The COVID Tracking Project exists because every person, newsroom, and government agency in the United States deserves access to the most complete picture of COVID-19 testing data that can be assembled.
In the early stages of the COVID-19 pandemic, some wealthy countries pursued a strategy of widespread testing that allowed them to successfully pursue a containment strategy. Others, including the US, have been much, much slower to implement mass testing. As has been extensively documented elsewhere, the US testing effort started very late, rolled out slowly and unevenly, and has yet to scale widely in most parts of the country.

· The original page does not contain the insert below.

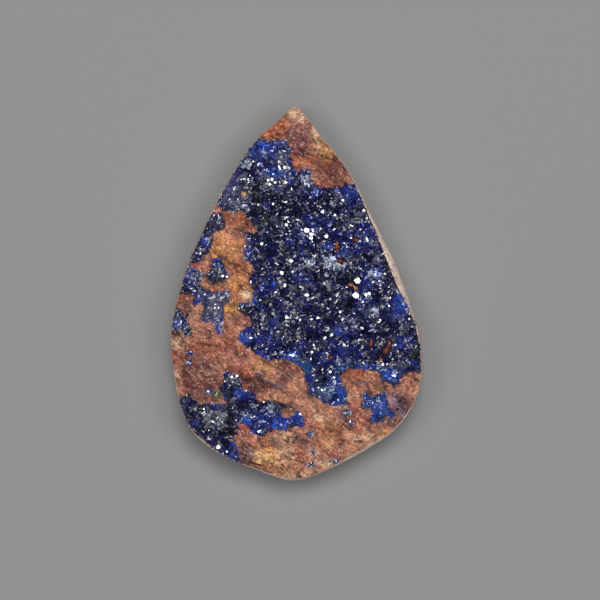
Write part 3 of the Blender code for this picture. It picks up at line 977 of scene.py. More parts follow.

In addition to this failure to test early or scale up quickly, central authorities have elected not to publish complete testing data. From March through mid-May, the CDC published a case count for identified cases of lab-confirmed COVID-19 confirmed by testing, though it significantly lagged behind other sources of this data, like the Johns Hopkins University tracker, which has been the gold standard for US case counts throughout the outbreak.
Note: On about May 9, 2020, the CDC began publishing case counts, deaths, and basic testing data in a new dashboard. We are currently evaluating this data, which mostly matches up with official state public health reporting, but also shows several significant gaps.
The problem with relying on case counts is that a simple count of identified COVID-19 cases doesn’t show the true location or comparative severity of outbreaks. Simple case counts show where people are being tested, not where people are sick. To illustrate the point, a state that reports 3 cases of COVID-19 after testing 2,000 people is probably in a very different stage of its outbreak than a state that reports 3 cases but has only tested 20 people—but if all you have is a case count, those states look exactly the same.
Understanding the shape, speed, and location of regional outbreaks requires the entire testing picture: how many people have actually been tested in each state/territory, when they were tested, and what their results were. That’s where our data comes in.
Because we have not had a complete official account of COVID-19 testing data in the US, we collect the data directly from the public health authority in each US state and territory (and the District of Columbia). Each of these authorities reports its data in its own way, including online dashboards, data tables, PDFs, press conferences, tweets, and Facebook posts. And while many states and territories have slowly moved toward more standard ways of reporting, the actual categories of information are still in flux.
Our data team uses website-scrapers and trackers to alert us to changes, but the actual updates to our dataset are done manually by careful humans who double-check each change and extensively annotate areas of ambiguity. The work of data-gathering from official sources is also now supplemented by a fast-growing group of reporters who are constantly pushing authorities to release more comprehensive information.
When we started the project, building on two independently created reporting spreadsheets, we expected to be updating the data for a few days or maybe a week until complete federal data emerged. It never did, so we’re still here.
We also recognize that part of our work is the creation and maintenance of a historical record of the US government’s response. As the pandemic imprints itself on the country, we are building an accurate record of what actually happened, day by day, state by state. Until that gets done elsewhere, we’ll keep doing the counts.